Clement’s most interesting argument both acknowledged that the law in this area might be due for a fundamental re-thinking and turned that uncertainty into a reason for his clients to win. In a single, uninterrupted answer, Clement first suggested that, “[i]n a subsequent case,” it “may make some sense” for the Court “to reconsider what the test should be even under the Eighth Amendment and apply it uniformly across pretrial detainees and convicted inmates.” And Clement further agreed that “there’s some very interesting questions lurking out there about what kind of objective evidence of unreasonableness is enough … to get to the jury on the subjective intent question.” But “nobody here” is asking the Court to overrule the subjective Eighth Amendment standard. Therefore, “the first step in a case where nobody wants to overrule [the Eighth Amendment standard] is to suggest that[,] since the imperatives that the officers face with respect to pretrial detainees and convicted inmates are essentially identical,” the subjective test should win out.

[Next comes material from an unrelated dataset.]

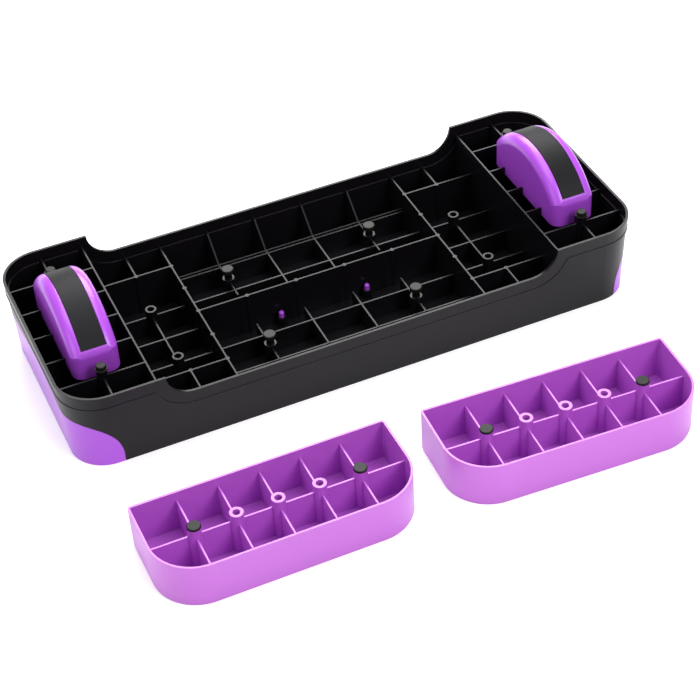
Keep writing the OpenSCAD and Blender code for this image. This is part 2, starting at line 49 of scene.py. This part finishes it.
eye = AIM + DISTANCE * Vector(
    (
        math.cos(TILT) * math.sin(TURN),
        -math.cos(TILT) * math.cos(TURN),
        math.sin(TILT),
    )
)
look = (AIM - eye).normalized()
camera_data = bpy.data.cameras.new("camera")
camera_data.lens = LENS_MM
camera_data.sensor_width = SENSOR_MM
camera = bpy.data.objects.new("camera", camera_data)
bpy.context.collection.objects.link(camera)
upright = look.to_track_quat("-Z", "Y").to_matrix().to_4x4()
camera.matrix_world = Matrix.Translation(eye) @ upright @ Matrix.Rotation(ROLL, 4, "Z")
bpy.context.scene.camera = camera
print("camera at", tuple(round(c, 3) for c in eye))

# %% [markdown]
# ## Light and floor
# The light is soft and has no visible lamps: a very large panel overhead, one behind the deck, one
# in front and a weaker one on the left, in a dim white surround. The panel behind stands where the
# camera would see it mirrored in level plastic, so the ribs' tops and the rims catch a sheen while
# the hollows stay dark. The floor is one pale plane, far wider than the object. It glows a little
# by itself, so that the object's shadow stays faint. It is stage, not object.

# %% Lights and floor
STUDIO_WHITE = (0.93, 0.93, 0.94, 1.0)
SURROUND_STRENGTH = 0.34
FLOOR_HALF_WIDTH = 15.0
FLOOR_MIDDLE = (0, 0, 0)
DECK_MIDDLE = (0, 0, 0.07)
BEFORE_THE_DECK = (0, -0.1, 0.05)


def soft_light(name, place, aim, size, power):
    """Hangs a square area light of this size at place, turned to face aim. Power is in watts."""
    data = bpy.data.lights.new(name, "AREA")
    data.shape = "SQUARE"
    data.size = size
    data.energy = power
    lamp = bpy.data.objects.new(name, data)
    bpy.context.collection.objects.link(lamp)
    turned = (Vector(aim) - Vector(place)).to_track_quat("-Z", "Y").to_matrix().to_4x4()
    lamp.matrix_world = Matrix.Translation(place) @ turned


soft_light("overhead_panel", (-0.2, 0.2, 2.1), FLOOR_MIDDLE, size=1.8, power=34)
soft_light("back_panel", (0.61, 1.54, 1.45), DECK_MIDDLE, size=1.5, power=62)
soft_light("left_panel", (-2.2, -0.8, 1.3), BEFORE_THE_DECK, size=1.2, power=12)
soft_light("front_panel", (0.9, -1.9, 1.9), BEFORE_THE_DECK, size=1.2, power=40)

world = bpy.data.worlds.new("white_surround")
world.use_nodes = True
surround = world.node_tree.nodes["Background"]
surround.inputs["Color"].default_value = STUDIO_WHITE
surround.inputs["Strength"].default_value = SURROUND_STRENGTH
bpy.context.scene.world = world
bpy.context.scene.view_settings.view_transform = "Standard"

floor_shape = bmesh.new()
bmesh.ops.create_grid(floor_shape, x_segments=1, y_segments=1, size=FLOOR_HALF_WIDTH)
floor_mesh = bpy.data.meshes.new("floor")
floor_shape.to_mesh(floor_mesh)
floor_shape.free()
floor = bpy.data.objects.new("floor", floor_mesh)
bpy.context.collection.objects.link(floor)
print("four panels, a dim white surround and a floor")

# %% [markdown]
# ## A small language for materials
# A material is a network of nodes. Wiring each node by hand hides the idea, so a recipe wraps the
# network: one method adds any node, and a number that flows between nodes can be scaled, added to,
# or taken from a plain number with ordinary operators. Each operator adds one Math node behind the
# scenes. A Mix node has sockets for every kind of data, so its colour sockets go by their places.

# %% Material recipes
MIX_COLOUR_LOW = 6
MIX_COLOUR_HIGH = 7
MIX_COLOUR_RESULT = 2
EDGE_SAMPLES = 4


class Number:
    """A number that varies over a surface, held as a node's output socket."""

    def __init__(self, recipe, socket):
        self.recipe = recipe
        self.socket = socket

    def _math(self, operation, first, second):
        made = self.recipe.node(
            "ShaderNodeMath", {"operation": operation}, {0: first, 1: second}
        )
        return Number(self.recipe, made.outputs[0])

    def __add__(self, other):
        return self._math("ADD", self, other)

    def __rsub__(self, other):
        return self._math("SUBTRACT", other, self)

    def __mul__(self, other):
        return self._math("MULTIPLY", self, other)


class Recipe:
    """A material and the nodes in it."""

    def __init__(self, name):
        self.material = bpy.data.materials.new(name)
        self.material.use_nodes = True
        self.tree = self.material.node_tree
        self.tree.nodes.clear()
        self.place = self.node("ShaderNodeTexCoord").outputs["Object"]

    def node(self, kind, settings=None, sockets=None):
        """Adds a node, sets its properties, then fills or links its inputs."""
        made = self.tree.nodes.new(kind)
        for key, value in (settings or {}).items():
            setattr(made, key, value)
        for key, value in (sockets or {}).items():
            if isinstance(value, Number):
                value = value.socket
            if isinstance(value, bpy.types.NodeSocket):
                self.tree.links.new(value, made.inputs[key])
            else:
                made.inputs[key].default_value = value
        return made

    def noise(self, scale, detail=2.0, roughness=0.5):
        """Cloudy noise in the object's own space, from 0 to 1."""
        made = self.node(
            "ShaderNodeTexNoise",
            None,
            {"Vector": self.place, "Scale": scale, "Detail": detail, "Roughness": roughness},
        )
        return Number(self, made.outputs[0])

    def studs(self, pitch):
        """Rows of round studs in the object's own space: 1 on each stud's middle, falling away."""
        made = self.node(
            "ShaderNodeTexVoronoi",
            None,
            {"Vector": self.place, "Scale": 1.0 / pitch, "Randomness": 0.0},
        )
        return 1.0 - Number(self, made.outputs["Distance"]) * 2.0

    def blend(self, mask, low, high):
        """One colour where mask is 0 and another where it is 1."""
        made = self.node(
            "ShaderNodeMix",
            {"data_type": "RGBA"},
            {"Factor": mask, MIX_COLOUR_LOW: low, MIX_COLOUR_HIGH: high},
        )
        return made.outputs[MIX_COLOUR_RESULT]

    def rounded(self, radius):
        """A surface normal that turns softly over sharp edges, as if they had this radius."""
        made = self.node("ShaderNodeBevel", {"samples": EDGE_SAMPLES}, {"Radius": radius})
        return made.outputs["Normal"]

    def bump(self, height, distance, below):
        """A surface normal with a relief of this distance in metres, laid over another normal."""
        made = self.node(
            "ShaderNodeBump", None, {"Height": height, "Distance": distance, "Normal": below}
        )
        return made.outputs["Normal"]

    def finish(self, **sockets):
        """Adds the surface shader, with its inputs named with underscores for spaces."""
        named = {key.replace("_", " "): value for key, value in sockets.items()}
        shader = self.node("ShaderNodeBsdfPrincipled", None, named)
        self.node("ShaderNodeOutputMaterial", None, {"Surface": shader.outputs[0]})
        print("material:", self.material.name, len(self.tree.nodes), "nodes")
        return self.material


# %% [markdown]
# ## Moulded plastics
# The deck, the rockers and the risers are all injection moulded. Such plastic is one colour right
# through, with a fine spark-eroded grain from the tool and a gloss that drifts slightly where the
# melt cooled unevenly. So each recipe has a base colour with a faint cloud in it, a roughness that
# drifts, and a very fine bump. The black deck reflects least and the trays reflect most.
# The scales count how often each pattern repeats in a metre.

# %% Plastics
CLOUD_SCALE = 9.0
GLOSS_DRIFT_SCALE = 23.0
TOOL_GRAIN_SCALE = 1400.0
GLOSS_DRIFT = 0.08


def moulded_plastic(name, colour, deeper, roughness, shine, grain, edge):
    """A moulded plastic. Grain is the depth of its texture and edge its radius, in metres."""
    recipe = Recipe(name)
    cloud = recipe.noise(CLOUD_SCALE, detail=3.0)
    drift = recipe.noise(GLOSS_DRIFT_SCALE)
    texture = recipe.noise(TOOL_GRAIN_SCALE, roughness=0.6)
    return recipe.finish(
        Base_Color=recipe.blend(cloud, deeper, colour),
        Roughness=drift * GLOSS_DRIFT + (roughness - GLOSS_DRIFT / 2),
        Normal=recipe.bump(texture, grain, recipe.rounded(edge)),
        Specular_IOR_Level=shine,
    )


deck_plastic = moulded_plastic(
    "deck_black",
    colour=(0.005, 0.004, 0.0055, 1),
    deeper=(0.0034, 0.0027, 0.0038, 1),
    roughness=0.34,
    shine=0.2,
    grain=0.00005,
    edge=0.0006,
)
purple_plastic = moulded_plastic(
    "rocker_purple",
    colour=(0.375, 0.066, 0.62, 1),
    deeper=(0.35, 0.06, 0.59, 1),
    roughness=0.30,
    shine=0.5,
    grain=0.00002,
    edge=0.0008,
)
riser_plastic = moulded_plastic(
    "riser_lilac",
    colour=(0.49, 0.118, 0.60, 1),
    deeper=(0.46, 0.105, 0.565, 1),
    roughness=0.36,
    shine=0.65,
    grain=0.00002,
    edge=0.0008,
)

# %% [markdown]
# ## Rubbers
# The feet, the pads and the grip strips are black rubber, and the tread mat is dark grey. Rubber
# scatters light almost evenly, so it is rougher than the plastic, and a little dust sits in its
# grain. The tread mat is the one that shoes stand on, so it is also covered in rows of low studs.

# %% Rubbers
DUST_SCALE = 420.0
RUBBER_GRAIN_SCALE = 900.0
DUST_DULLING = 0.1
STUD_HEIGHT = 0.0006
STUD_PITCH = 0.006


def moulded_rubber(name, colour, dusty, roughness, shine, grain, edge, stud_pitch=None):
    """A rubber. Grain is the depth of its texture and edge its radius, in metres."""
    recipe = Recipe(name)
    speck = recipe.noise(DUST_SCALE, detail=4.0, roughness=0.7)
    texture = recipe.noise(RUBBER_GRAIN_SCALE, detail=3.0, roughness=0.65)
    skin = recipe.bump(texture, grain, recipe.rounded(edge))
    if stud_pitch:
        skin = recipe.bump(recipe.studs(stud_pitch), STUD_HEIGHT, skin)
    return recipe.finish(
        Base_Color=recipe.blend(speck, colour, dusty),
        Roughness=speck * DUST_DULLING + (roughness - DUST_DULLING / 2),
        Normal=skin,
        Specular_IOR_Level=shine,
    )


foot_rubber = moulded_rubber(
    "foot_black",
    colour=(0.006, 0.006, 0.005, 1),
    dusty=(0.010, 0.010, 0.009, 1),
    roughness=0.45,
    shine=0.2,
    grain=0.00003,
    edge=0.0005,
)
grip_rubber = moulded_rubber(
    "grip_black",
    colour=(0.007, 0.0065, 0.008, 1),
    dusty=(0.011, 0.0105, 0.012, 1),
    roughness=0.5,
    shine=0.12,
    grain=0.00006,
    edge=0.0003,
)
mat_rubber = moulded_rubber(
    "mat_grey",
    colour=(0.06, 0.06, 0.064, 1),
    dusty=(0.09, 0.09, 0.094, 1),
    roughness=0.7,
    shine=0.3,
    grain=0.0001,
    edge=0.0005,
    stud_pitch=STUD_PITCH,
)

# %% [markdown]
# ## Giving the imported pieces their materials
# The record names a material slot for each node. A table from slot to material is enough to
# dress every piece, and the floor gets a plain pale finish.

# %% Dress the nodes
slot_material = {
    "deck_plastic": deck_plastic,
    "purple_plastic": purple_plastic,
    "riser_plastic": riser_plastic,
    "foot_rubber": foot_rubber,
    "grip_rubber": grip_rubber,
    "mat_rubber": mat_rubber,
}
for part in frame["record"]["subparts"]:
    piece = nodes[part["node"]]
    piece.data.materials.clear()
    piece.data.materials.append(slot_material[part["material_slot"]])

floor_paint = Recipe("floor_paint").finish(
    Base_Color=(0.8, 0.8, 0.8, 1),
    Roughness=0.8,
    Specular_IOR_Level=0.2,
    Emission_Color=(1.0, 0.995, 1.0, 1),
    Emission_Strength=0.35,
)
floor.data.materials.append(floor_paint)
print("dressed", len(nodes), "nodes")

By the end, it seemed clear that the Justices were struggling with the doctrinal categories that they had inherited from past cases. For example, Justice Kagan noted, “I’m not quite sure what the word ‘punishment’ is doing in this context”—even though the Court’s own jurisprudence had made “punishment’ the purported touchstone for excessive-force claims rooted in pre-trial detention. And Justice Sotomayor likewise indicated frustration with the relevant precedential “boxes.” What remains to be seen is whether the Court dispenses with this case on relatively narrow doctrinal grounds, or uses it to think more deeply and creatively about the law of excessive force.